**WHAT YOU WILL DO**
Extract the final stretch of the data: the line that contains "Describe how this" and every line after it, unaltered, and no other lines.

Start EXTRACTED INFORMATION

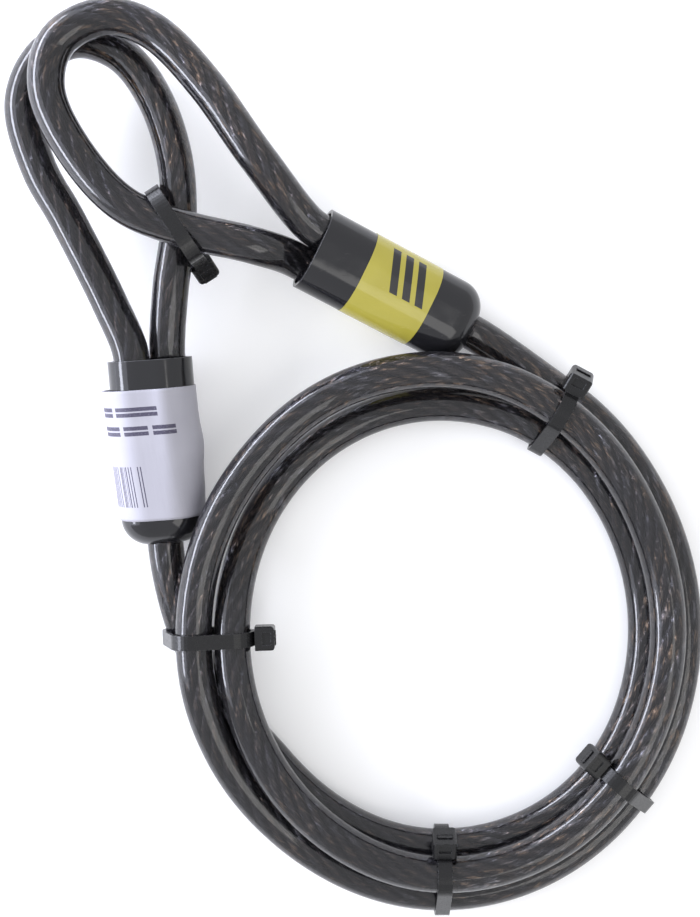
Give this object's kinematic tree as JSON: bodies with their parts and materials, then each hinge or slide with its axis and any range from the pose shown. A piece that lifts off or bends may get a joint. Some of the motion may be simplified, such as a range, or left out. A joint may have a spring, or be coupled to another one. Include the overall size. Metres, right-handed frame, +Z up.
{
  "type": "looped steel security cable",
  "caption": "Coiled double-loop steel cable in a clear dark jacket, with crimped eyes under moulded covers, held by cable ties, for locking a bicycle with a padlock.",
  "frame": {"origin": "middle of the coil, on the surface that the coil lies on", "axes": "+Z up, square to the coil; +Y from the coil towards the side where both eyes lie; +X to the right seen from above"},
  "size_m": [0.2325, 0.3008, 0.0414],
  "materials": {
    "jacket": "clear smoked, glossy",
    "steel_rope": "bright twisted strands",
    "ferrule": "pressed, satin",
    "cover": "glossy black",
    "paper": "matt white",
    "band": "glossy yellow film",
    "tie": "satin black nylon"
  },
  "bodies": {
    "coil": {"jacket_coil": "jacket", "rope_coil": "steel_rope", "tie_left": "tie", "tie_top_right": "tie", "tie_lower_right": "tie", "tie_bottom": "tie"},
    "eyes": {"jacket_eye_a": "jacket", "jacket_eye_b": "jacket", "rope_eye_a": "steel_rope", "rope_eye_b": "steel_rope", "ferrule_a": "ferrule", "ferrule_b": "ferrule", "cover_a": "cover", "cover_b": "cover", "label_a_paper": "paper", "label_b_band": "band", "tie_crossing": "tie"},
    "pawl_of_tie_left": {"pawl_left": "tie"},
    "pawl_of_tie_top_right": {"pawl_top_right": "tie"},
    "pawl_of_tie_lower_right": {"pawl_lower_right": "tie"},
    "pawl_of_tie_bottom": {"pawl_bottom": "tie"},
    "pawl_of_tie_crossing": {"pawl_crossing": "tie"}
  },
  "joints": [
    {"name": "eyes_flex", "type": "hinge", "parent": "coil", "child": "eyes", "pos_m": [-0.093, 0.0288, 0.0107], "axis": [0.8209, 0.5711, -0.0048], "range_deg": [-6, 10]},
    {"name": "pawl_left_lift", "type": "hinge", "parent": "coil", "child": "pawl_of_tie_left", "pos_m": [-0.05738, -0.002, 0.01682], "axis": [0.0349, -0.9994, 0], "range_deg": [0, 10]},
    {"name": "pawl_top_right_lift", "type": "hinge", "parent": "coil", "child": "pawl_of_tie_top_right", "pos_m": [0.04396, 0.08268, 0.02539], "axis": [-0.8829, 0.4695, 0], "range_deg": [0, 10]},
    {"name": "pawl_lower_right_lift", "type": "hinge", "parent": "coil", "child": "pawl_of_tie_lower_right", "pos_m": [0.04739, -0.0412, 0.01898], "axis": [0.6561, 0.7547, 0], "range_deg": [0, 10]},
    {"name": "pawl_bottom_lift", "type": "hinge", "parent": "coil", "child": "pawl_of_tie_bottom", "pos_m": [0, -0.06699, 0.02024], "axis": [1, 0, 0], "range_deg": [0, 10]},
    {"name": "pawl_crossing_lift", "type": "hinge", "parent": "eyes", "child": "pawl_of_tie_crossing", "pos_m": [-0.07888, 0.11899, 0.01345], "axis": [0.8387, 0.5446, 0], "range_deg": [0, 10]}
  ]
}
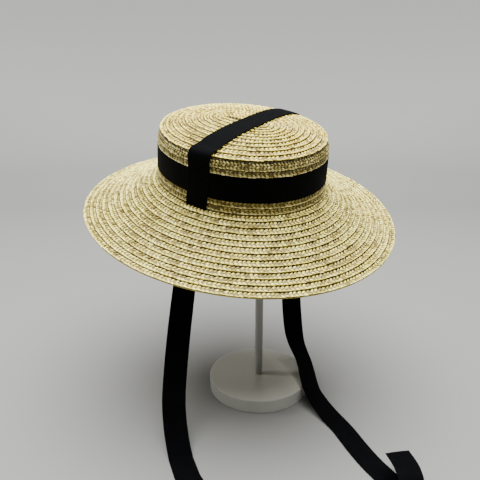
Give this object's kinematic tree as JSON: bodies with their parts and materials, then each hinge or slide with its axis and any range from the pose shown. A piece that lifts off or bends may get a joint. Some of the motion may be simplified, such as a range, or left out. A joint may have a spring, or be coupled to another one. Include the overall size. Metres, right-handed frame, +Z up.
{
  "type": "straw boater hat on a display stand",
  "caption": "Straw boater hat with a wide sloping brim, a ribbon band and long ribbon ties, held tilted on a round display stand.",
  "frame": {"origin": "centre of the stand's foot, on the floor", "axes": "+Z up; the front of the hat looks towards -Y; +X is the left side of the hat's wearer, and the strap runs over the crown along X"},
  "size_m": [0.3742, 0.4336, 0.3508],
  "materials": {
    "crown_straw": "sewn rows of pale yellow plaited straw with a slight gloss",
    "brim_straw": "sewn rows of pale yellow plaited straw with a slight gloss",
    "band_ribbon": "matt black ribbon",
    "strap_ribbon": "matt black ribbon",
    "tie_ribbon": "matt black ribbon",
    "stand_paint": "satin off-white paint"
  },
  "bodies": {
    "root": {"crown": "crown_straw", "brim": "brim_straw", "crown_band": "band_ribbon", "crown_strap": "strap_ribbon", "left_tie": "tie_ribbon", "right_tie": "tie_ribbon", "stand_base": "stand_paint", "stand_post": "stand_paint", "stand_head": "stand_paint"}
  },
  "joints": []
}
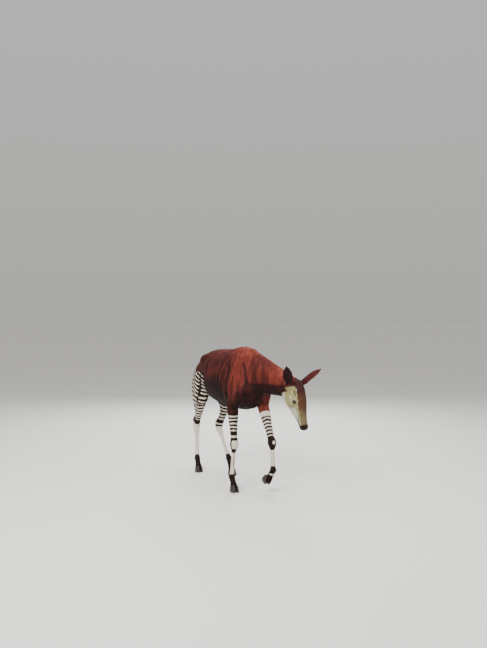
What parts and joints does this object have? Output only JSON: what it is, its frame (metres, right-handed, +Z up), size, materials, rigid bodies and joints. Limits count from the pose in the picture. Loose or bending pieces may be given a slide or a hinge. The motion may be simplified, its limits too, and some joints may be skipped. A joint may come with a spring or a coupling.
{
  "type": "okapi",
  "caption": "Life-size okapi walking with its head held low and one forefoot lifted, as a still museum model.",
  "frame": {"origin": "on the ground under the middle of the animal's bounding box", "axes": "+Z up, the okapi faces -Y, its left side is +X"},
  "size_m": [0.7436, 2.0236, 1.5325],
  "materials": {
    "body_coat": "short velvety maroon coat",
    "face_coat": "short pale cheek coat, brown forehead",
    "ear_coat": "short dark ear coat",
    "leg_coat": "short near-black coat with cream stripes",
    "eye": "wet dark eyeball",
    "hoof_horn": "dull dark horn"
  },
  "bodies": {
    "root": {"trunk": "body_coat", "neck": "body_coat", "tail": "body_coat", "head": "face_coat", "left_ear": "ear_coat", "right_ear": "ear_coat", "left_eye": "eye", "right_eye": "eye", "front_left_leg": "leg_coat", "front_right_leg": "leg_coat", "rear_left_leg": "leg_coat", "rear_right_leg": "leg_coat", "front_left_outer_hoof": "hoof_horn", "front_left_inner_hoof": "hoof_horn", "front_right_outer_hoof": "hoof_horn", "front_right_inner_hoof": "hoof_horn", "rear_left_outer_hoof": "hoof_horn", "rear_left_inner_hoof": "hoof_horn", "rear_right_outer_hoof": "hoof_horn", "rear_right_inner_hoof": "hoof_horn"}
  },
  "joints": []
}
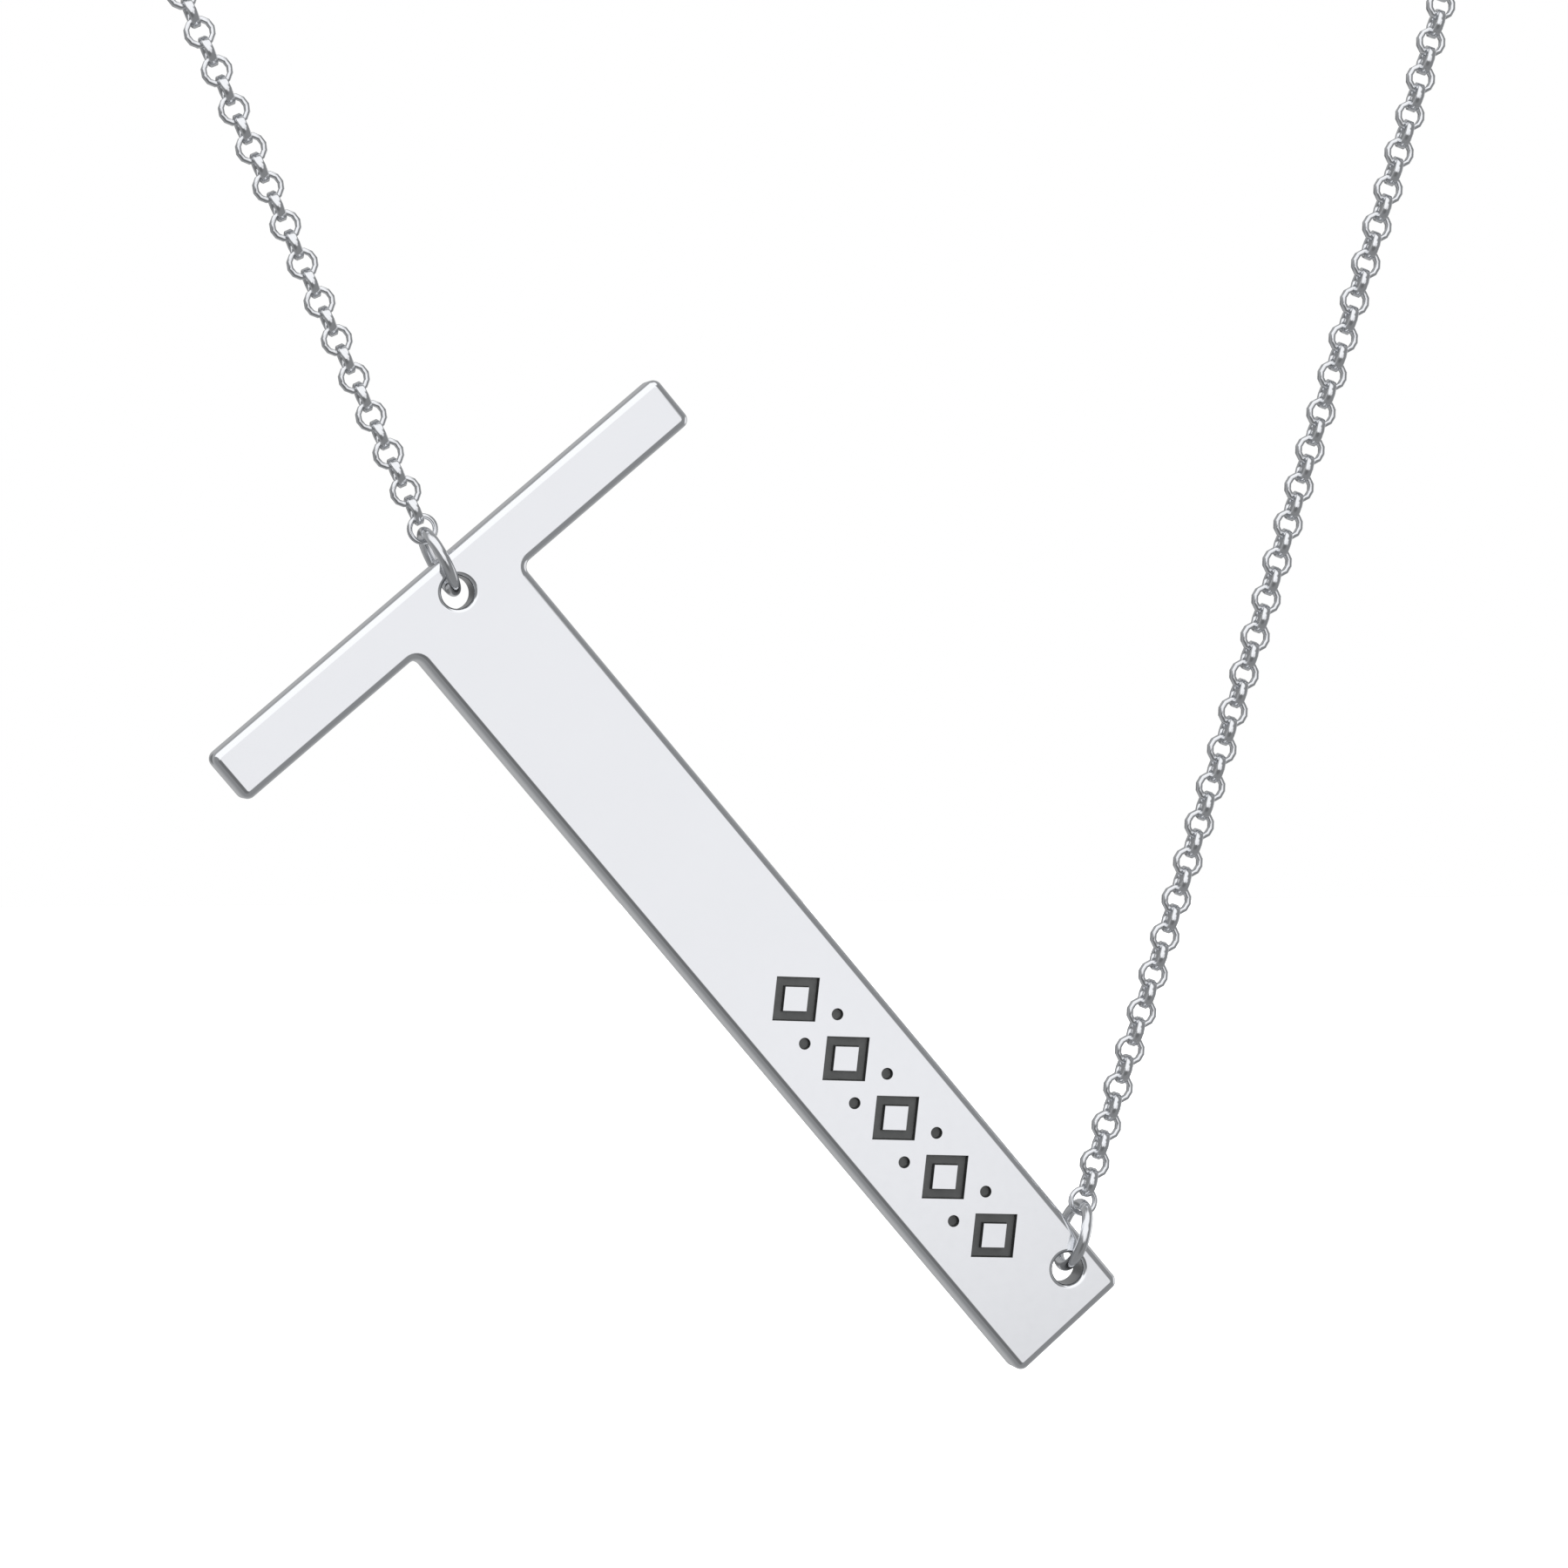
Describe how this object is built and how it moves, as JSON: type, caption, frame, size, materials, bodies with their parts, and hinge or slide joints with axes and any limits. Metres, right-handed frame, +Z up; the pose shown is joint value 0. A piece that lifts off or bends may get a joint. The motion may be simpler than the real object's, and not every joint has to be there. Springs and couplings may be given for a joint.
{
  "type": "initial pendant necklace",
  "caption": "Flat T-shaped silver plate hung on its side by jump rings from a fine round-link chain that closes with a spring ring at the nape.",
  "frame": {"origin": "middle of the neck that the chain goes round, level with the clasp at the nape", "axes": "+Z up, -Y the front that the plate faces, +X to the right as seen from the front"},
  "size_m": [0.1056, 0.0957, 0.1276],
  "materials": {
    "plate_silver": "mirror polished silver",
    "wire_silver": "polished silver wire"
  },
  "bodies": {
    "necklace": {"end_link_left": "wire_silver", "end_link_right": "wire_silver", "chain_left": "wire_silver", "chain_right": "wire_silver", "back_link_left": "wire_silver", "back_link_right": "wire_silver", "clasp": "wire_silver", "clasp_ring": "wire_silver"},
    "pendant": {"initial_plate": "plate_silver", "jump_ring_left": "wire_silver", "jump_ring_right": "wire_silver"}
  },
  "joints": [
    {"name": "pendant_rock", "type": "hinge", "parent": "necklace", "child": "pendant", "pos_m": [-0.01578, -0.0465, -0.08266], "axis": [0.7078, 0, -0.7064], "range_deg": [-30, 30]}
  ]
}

End EXTRACTED INFORMATION

**RESPONSE TO THE TASK**
Describe how this object is built and how it moves, as JSON: type, caption, frame, size, materials, bodies with their parts, and hinge or slide joints with axes and any limits. Metres, right-handed frame, +Z up; the pose shown is joint value 0. A piece that lifts off or bends may get a joint. The motion may be simpler than the real object's, and not every joint has to be there. Springs and couplings may be given for a joint.
{
  "type": "initial pendant necklace",
  "caption": "Flat T-shaped silver plate hung on its side by jump rings from a fine round-link chain that closes with a spring ring at the nape.",
  "frame": {"origin": "middle of the neck that the chain goes round, level with the clasp at the nape", "axes": "+Z up, -Y the front that the plate faces, +X to the right as seen from the front"},
  "size_m": [0.1056, 0.0957, 0.1276],
  "materials": {
    "plate_silver": "mirror polished silver",
    "wire_silver": "polished silver wire"
  },
  "bodies": {
    "necklace": {"end_link_left": "wire_silver", "end_link_right": "wire_silver", "chain_left": "wire_silver", "chain_right": "wire_silver", "back_link_left": "wire_silver", "back_link_right": "wire_silver", "clasp": "wire_silver", "clasp_ring": "wire_silver"},
    "pendant": {"initial_plate": "plate_silver", "jump_ring_left": "wire_silver", "jump_ring_right": "wire_silver"}
  },
  "joints": [
    {"name": "pendant_rock", "type": "hinge", "parent": "necklace", "child": "pendant", "pos_m": [-0.01578, -0.0465, -0.08266], "axis": [0.7078, 0, -0.7064], "range_deg": [-30, 30]}
  ]
}